Both in conferences and in class, I encouraged my students to draw out a third element in their stories—a character, a weather pattern, an object—that bears significance to their stories and pulls at desires of the two characters already on the page. Then the stories have three central elements in conflict, a triangle of tension as one of my own creative writing instructors called it.
While my students understood how adding a third element to their stories would be effective, the question many of them asked was “How can I do this?” In response, I led the class in a guided story exercise of five steps. Each step built on the next to encourage students to pay attention to conflict and to go looking for trouble. After each step, I gave students a few minutes to wander on the page and see where the prompt took them before moving onto the next. I used “you” in each step to encourage students to get in the mindsets of their characters.
First, I asked my students to place themselves or a character in a room.
Where are you?
What are you doing?
Then, I drew their attention to another figure in the room.

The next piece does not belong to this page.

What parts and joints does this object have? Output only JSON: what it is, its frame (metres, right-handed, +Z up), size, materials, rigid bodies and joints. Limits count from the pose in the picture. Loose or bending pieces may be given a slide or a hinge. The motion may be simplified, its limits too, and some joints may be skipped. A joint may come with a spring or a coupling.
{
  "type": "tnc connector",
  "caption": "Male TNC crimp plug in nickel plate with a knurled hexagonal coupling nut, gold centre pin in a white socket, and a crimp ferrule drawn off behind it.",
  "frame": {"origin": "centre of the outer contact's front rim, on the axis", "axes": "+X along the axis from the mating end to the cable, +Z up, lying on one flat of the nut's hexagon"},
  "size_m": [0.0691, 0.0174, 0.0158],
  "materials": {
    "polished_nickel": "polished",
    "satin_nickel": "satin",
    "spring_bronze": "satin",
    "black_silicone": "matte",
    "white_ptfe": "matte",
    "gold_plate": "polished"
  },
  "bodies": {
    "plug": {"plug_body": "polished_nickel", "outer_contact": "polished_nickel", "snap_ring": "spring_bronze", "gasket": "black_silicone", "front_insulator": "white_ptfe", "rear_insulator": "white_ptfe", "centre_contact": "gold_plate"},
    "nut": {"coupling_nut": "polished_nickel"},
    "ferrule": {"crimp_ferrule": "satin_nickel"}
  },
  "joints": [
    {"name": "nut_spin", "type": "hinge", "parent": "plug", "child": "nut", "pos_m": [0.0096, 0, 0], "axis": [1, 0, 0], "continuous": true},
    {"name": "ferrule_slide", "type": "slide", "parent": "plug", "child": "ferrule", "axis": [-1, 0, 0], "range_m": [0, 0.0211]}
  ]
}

There’s another person in the room with you.
What are they doing?
I turned toward dialogue, asking students to listen to their characters.
What do they say to you?
What do you say back?
What are you doing while you’re talking?
I finally asked them to look for another figure in the scene.
You may have already noticed this, or you’re just noticing now, but someone or something else is in the room with you two.
Who or what is it?
What do they say or do?
What do you say and do?
Finally, for the closing of the exercise, I encouraged students to explicitly consider elements of conflict and tension in the scene.
What do you want?
Who and what is in your way?
When students came up for air at the end of the exercise, shaking out their hand cramps, I saw the pages of their notebooks were filled. As a class, we discussed the benefits of the exercise. One student said she’d forgotten to look for a third character when she started writing, so she was grateful for the prompt to pay attention to one. Another student found the open-ended nature of the prompts useful, so that he had authority over where he sent his characters. Yet another student found the closing part of the exercise, the question of what her character wants, to be a powerful question to ask each of her characters to make sure they all had something at stake in the piece.
My students almost unanimously asked for more guided story prompts, with the condition they receive even more time to write than the fifteen minutes I had set aside. I’m eager to develop more of these exercises to support other fiction skills, such as creating turns, developing a clear setting, and tuning ears to dialogue.